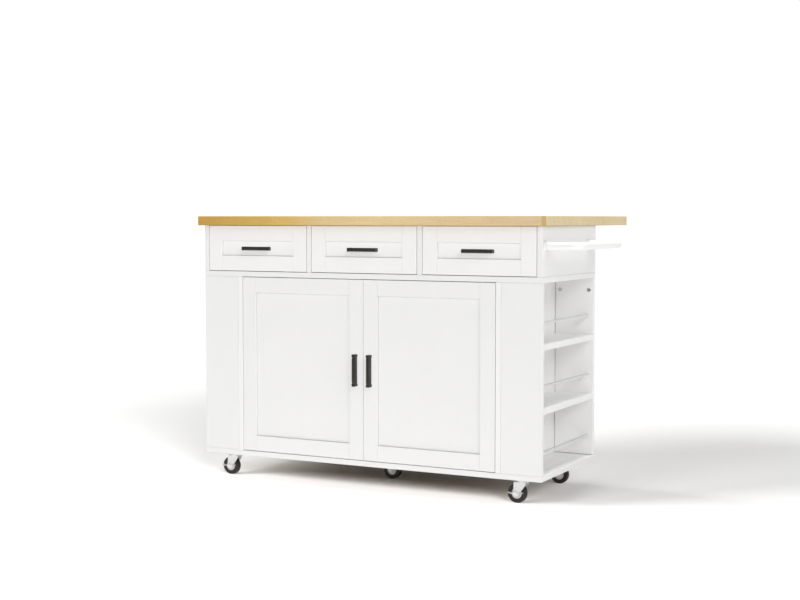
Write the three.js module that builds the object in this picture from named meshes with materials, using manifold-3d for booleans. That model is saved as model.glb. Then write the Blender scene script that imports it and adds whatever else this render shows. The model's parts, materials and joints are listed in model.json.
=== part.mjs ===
// A drop leaf kitchen island: a white cabinet on five casters with a solid wood worktop.
//
// Units are millimetres and +Z is up. The drawers and doors face -Y. Sizes are worked out in the
// cabinet's own frame: X = 0 on its centre line, Y = 0 on its front plane, Z = 0 on the floor.
// The last lines move that frame so that the origin is under the centre of the whole object.
import * as THREE from 'three';
import { mergeVertices } from 'three/addons/utils/BufferGeometryUtils.js';
import Module from 'manifold-3d';

const wasm = await Module();
wasm.setup();

// ---------------------------------------------------------------- driving dimensions

const bodyWidth = 1280;
const bodyDepth = 488;
const totalHeight = 921;
const boardThickness = 18;
const jointGap = 0.3; // between pieces that touch
const frontGap = 2.4; // round every door and drawer front

// worktop and drop leaf
const topThickness = 32;
const frontOverhang = 26;
const sideOverhang = 11;
const backOverhang = 30;
const leafDepth = 265;
const leafSeam = 2;

// carcass
const drawerOpeningHeight = 160;
const columnWidth = 140; // side niches, measured from the body's side to the partition
const middleBayHeight = 185; // clear height of the middle niche bay
const lowerBackThickness = 12;
const shelfSetback = 6; // behind the closed doors

// doors and drawer fronts: a frame round a recessed panel
const doorFrameWidth = 55;
const drawerStileWidth = 54;
const drawerRailWidth = 52;
const panelRecess = 5.2;

// drawer boxes
const drawerWall = 12;
const drawerBottomThickness = 6;
const drawerBottomLift = 10;
const drawerBoxHeight = 110;
const drawerBoxLift = 22; // above the mid board
const drawerRearClearance = 30;
const runnerClearance = 13; // each side of a drawer box

// pulls: a T section, with a block at each end
const pullLength = 108;
const pullWidth = 12;
const pullProjection = 22;
const pullCapDepth = 14;
const pullStemWidth = 8;
const pullBlockLength = 10;
const pullBlockProud = 0.4; // past the bar's sides
const pullChamfer = 2.7;
const pullFromDoorEdge = 26;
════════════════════
- _Set exercise_:
Set down the lines above as they stand, starting with the first line and ending with the line that contains "wasm.setup();".

- _Result of the task_:
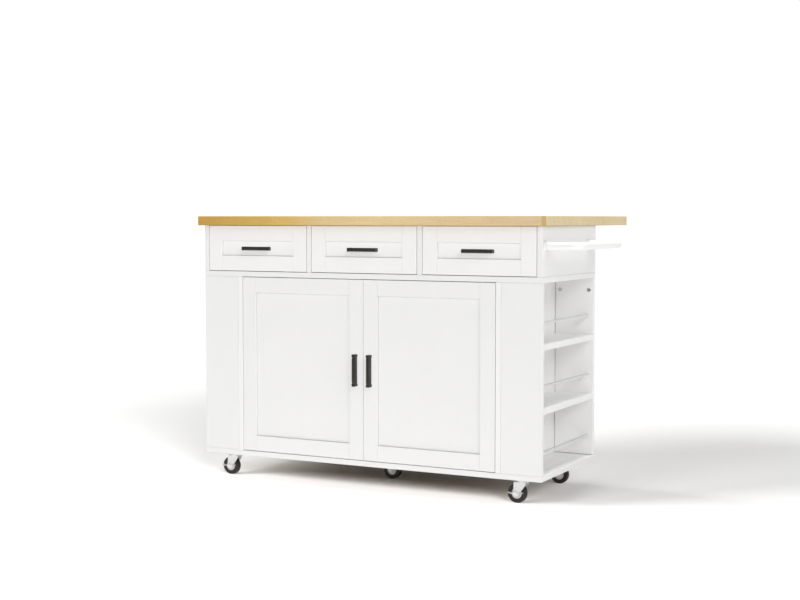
Write the three.js module that builds the object in this picture from named meshes with materials, using manifold-3d for booleans. That model is saved as model.glb. Then write the Blender scene script that imports it and adds whatever else this render shows. The model's parts, materials and joints are listed in model.json.
=== part.mjs ===
// A drop leaf kitchen island: a white cabinet on five casters with a solid wood worktop.
//
// Units are millimetres and +Z is up. The drawers and doors face -Y. Sizes are worked out in the
// cabinet's own frame: X = 0 on its centre line, Y = 0 on its front plane, Z = 0 on the floor.
// The last lines move that frame so that the origin is under the centre of the whole object.
import * as THREE from 'three';
import { mergeVertices } from 'three/addons/utils/BufferGeometryUtils.js';
import Module from 'manifold-3d';

const wasm = await Module();
wasm.setup();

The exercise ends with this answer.